** START **

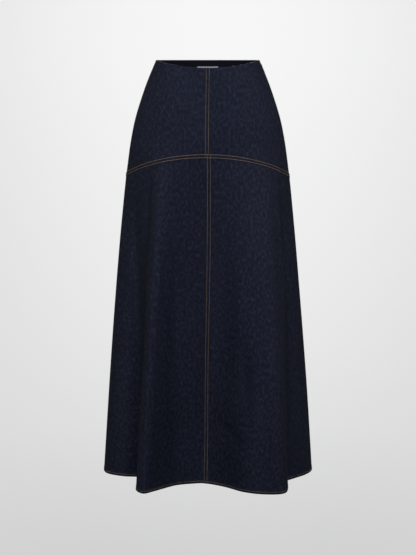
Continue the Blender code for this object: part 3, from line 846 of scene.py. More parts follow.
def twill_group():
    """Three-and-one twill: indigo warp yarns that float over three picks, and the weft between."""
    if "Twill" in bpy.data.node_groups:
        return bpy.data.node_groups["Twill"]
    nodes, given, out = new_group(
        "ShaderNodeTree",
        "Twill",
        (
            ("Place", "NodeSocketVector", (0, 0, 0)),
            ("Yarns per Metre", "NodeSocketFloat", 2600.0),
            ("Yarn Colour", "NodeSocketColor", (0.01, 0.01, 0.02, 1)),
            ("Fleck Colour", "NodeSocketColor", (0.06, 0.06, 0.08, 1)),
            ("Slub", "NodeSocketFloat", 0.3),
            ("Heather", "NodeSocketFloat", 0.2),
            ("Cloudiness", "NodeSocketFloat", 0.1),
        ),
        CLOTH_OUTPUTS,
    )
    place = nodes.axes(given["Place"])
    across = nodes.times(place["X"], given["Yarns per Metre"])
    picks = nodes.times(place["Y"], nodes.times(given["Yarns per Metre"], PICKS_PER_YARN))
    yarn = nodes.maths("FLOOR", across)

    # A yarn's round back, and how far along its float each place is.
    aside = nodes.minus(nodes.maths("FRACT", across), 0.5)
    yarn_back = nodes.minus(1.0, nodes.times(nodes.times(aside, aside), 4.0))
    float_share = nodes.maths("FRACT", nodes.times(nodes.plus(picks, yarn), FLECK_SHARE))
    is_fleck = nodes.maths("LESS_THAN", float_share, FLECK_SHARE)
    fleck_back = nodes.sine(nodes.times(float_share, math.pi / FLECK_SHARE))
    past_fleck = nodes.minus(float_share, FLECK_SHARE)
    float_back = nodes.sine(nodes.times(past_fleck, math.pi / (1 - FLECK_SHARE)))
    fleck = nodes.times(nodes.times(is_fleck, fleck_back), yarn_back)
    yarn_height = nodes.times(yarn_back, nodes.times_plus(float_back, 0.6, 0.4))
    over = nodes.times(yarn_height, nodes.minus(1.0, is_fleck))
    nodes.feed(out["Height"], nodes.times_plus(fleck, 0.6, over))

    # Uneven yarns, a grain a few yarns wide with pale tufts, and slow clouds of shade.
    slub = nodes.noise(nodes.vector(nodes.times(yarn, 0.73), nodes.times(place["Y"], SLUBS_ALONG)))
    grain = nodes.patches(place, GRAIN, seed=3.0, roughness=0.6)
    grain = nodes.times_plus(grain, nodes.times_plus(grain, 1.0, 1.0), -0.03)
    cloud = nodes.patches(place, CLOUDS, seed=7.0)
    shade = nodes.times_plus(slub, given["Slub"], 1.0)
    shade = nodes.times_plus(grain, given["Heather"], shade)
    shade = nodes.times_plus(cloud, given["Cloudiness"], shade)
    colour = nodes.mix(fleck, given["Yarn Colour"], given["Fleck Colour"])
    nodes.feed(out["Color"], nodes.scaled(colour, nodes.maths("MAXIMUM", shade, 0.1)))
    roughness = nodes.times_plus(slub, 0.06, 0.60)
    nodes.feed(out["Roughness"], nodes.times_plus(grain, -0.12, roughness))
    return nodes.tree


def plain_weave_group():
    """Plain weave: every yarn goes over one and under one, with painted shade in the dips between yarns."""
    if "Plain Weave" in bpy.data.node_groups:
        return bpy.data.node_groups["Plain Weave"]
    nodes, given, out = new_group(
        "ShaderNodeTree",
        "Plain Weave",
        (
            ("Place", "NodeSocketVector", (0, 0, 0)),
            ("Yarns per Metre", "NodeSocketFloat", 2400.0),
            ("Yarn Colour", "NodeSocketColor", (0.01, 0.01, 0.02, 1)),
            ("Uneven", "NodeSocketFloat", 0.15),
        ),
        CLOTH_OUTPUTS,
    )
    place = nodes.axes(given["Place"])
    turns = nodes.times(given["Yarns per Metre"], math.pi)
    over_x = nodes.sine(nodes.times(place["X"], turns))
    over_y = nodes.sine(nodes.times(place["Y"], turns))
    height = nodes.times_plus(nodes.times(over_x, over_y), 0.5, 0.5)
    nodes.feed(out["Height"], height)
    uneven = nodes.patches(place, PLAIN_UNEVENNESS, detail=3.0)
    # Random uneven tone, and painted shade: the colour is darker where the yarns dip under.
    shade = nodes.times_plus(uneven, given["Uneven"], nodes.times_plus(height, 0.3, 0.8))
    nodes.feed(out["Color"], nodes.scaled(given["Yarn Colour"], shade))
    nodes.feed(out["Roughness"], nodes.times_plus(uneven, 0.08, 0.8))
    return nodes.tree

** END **

GIVEN TASK: Return the lines above exactly, keeping every word.

EXERCISE RESULT:
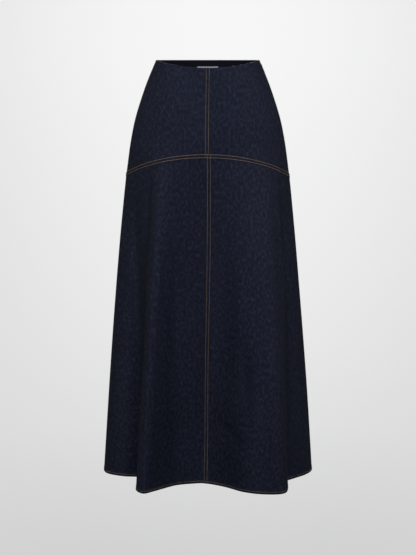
Continue the Blender code for this object: part 3, from line 846 of scene.py. More parts follow.
def twill_group():
    """Three-and-one twill: indigo warp yarns that float over three picks, and the weft between."""
    if "Twill" in bpy.data.node_groups:
        return bpy.data.node_groups["Twill"]
    nodes, given, out = new_group(
        "ShaderNodeTree",
        "Twill",
        (
            ("Place", "NodeSocketVector", (0, 0, 0)),
            ("Yarns per Metre", "NodeSocketFloat", 2600.0),
            ("Yarn Colour", "NodeSocketColor", (0.01, 0.01, 0.02, 1)),
            ("Fleck Colour", "NodeSocketColor", (0.06, 0.06, 0.08, 1)),
            ("Slub", "NodeSocketFloat", 0.3),
            ("Heather", "NodeSocketFloat", 0.2),
            ("Cloudiness", "NodeSocketFloat", 0.1),
        ),
        CLOTH_OUTPUTS,
    )
    place = nodes.axes(given["Place"])
    across = nodes.times(place["X"], given["Yarns per Metre"])
    picks = nodes.times(place["Y"], nodes.times(given["Yarns per Metre"], PICKS_PER_YARN))
    yarn = nodes.maths("FLOOR", across)

    # A yarn's round back, and how far along its float each place is.
    aside = nodes.minus(nodes.maths("FRACT", across), 0.5)
    yarn_back = nodes.minus(1.0, nodes.times(nodes.times(aside, aside), 4.0))
    float_share = nodes.maths("FRACT", nodes.times(nodes.plus(picks, yarn), FLECK_SHARE))
    is_fleck = nodes.maths("LESS_THAN", float_share, FLECK_SHARE)
    fleck_back = nodes.sine(nodes.times(float_share, math.pi / FLECK_SHARE))
    past_fleck = nodes.minus(float_share, FLECK_SHARE)
    float_back = nodes.sine(nodes.times(past_fleck, math.pi / (1 - FLECK_SHARE)))
    fleck = nodes.times(nodes.times(is_fleck, fleck_back), yarn_back)
    yarn_height = nodes.times(yarn_back, nodes.times_plus(float_back, 0.6, 0.4))
    over = nodes.times(yarn_height, nodes.minus(1.0, is_fleck))
    nodes.feed(out["Height"], nodes.times_plus(fleck, 0.6, over))

    # Uneven yarns, a grain a few yarns wide with pale tufts, and slow clouds of shade.
    slub = nodes.noise(nodes.vector(nodes.times(yarn, 0.73), nodes.times(place["Y"], SLUBS_ALONG)))
    grain = nodes.patches(place, GRAIN, seed=3.0, roughness=0.6)
    grain = nodes.times_plus(grain, nodes.times_plus(grain, 1.0, 1.0), -0.03)
    cloud = nodes.patches(place, CLOUDS, seed=7.0)
    shade = nodes.times_plus(slub, given["Slub"], 1.0)
    shade = nodes.times_plus(grain, given["Heather"], shade)
    shade = nodes.times_plus(cloud, given["Cloudiness"], shade)
    colour = nodes.mix(fleck, given["Yarn Colour"], given["Fleck Colour"])
    nodes.feed(out["Color"], nodes.scaled(colour, nodes.maths("MAXIMUM", shade, 0.1)))
    roughness = nodes.times_plus(slub, 0.06, 0.60)
    nodes.feed(out["Roughness"], nodes.times_plus(grain, -0.12, roughness))
    return nodes.tree


def plain_weave_group():
    """Plain weave: every yarn goes over one and under one, with painted shade in the dips between yarns."""
    if "Plain Weave" in bpy.data.node_groups:
        return bpy.data.node_groups["Plain Weave"]
    nodes, given, out = new_group(
        "ShaderNodeTree",
        "Plain Weave",
        (
            ("Place", "NodeSocketVector", (0, 0, 0)),
            ("Yarns per Metre", "NodeSocketFloat", 2400.0),
            ("Yarn Colour", "NodeSocketColor", (0.01, 0.01, 0.02, 1)),
            ("Uneven", "NodeSocketFloat", 0.15),
        ),
        CLOTH_OUTPUTS,
    )
    place = nodes.axes(given["Place"])
    turns = nodes.times(given["Yarns per Metre"], math.pi)
    over_x = nodes.sine(nodes.times(place["X"], turns))
    over_y = nodes.sine(nodes.times(place["Y"], turns))
    height = nodes.times_plus(nodes.times(over_x, over_y), 0.5, 0.5)
    nodes.feed(out["Height"], height)
    uneven = nodes.patches(place, PLAIN_UNEVENNESS, detail=3.0)
    # Random uneven tone, and painted shade: the colour is darker where the yarns dip under.
    shade = nodes.times_plus(uneven, given["Uneven"], nodes.times_plus(height, 0.3, 0.8))
    nodes.feed(out["Color"], nodes.scaled(given["Yarn Colour"], shade))
    nodes.feed(out["Roughness"], nodes.times_plus(uneven, 0.08, 0.8))
    return nodes.tree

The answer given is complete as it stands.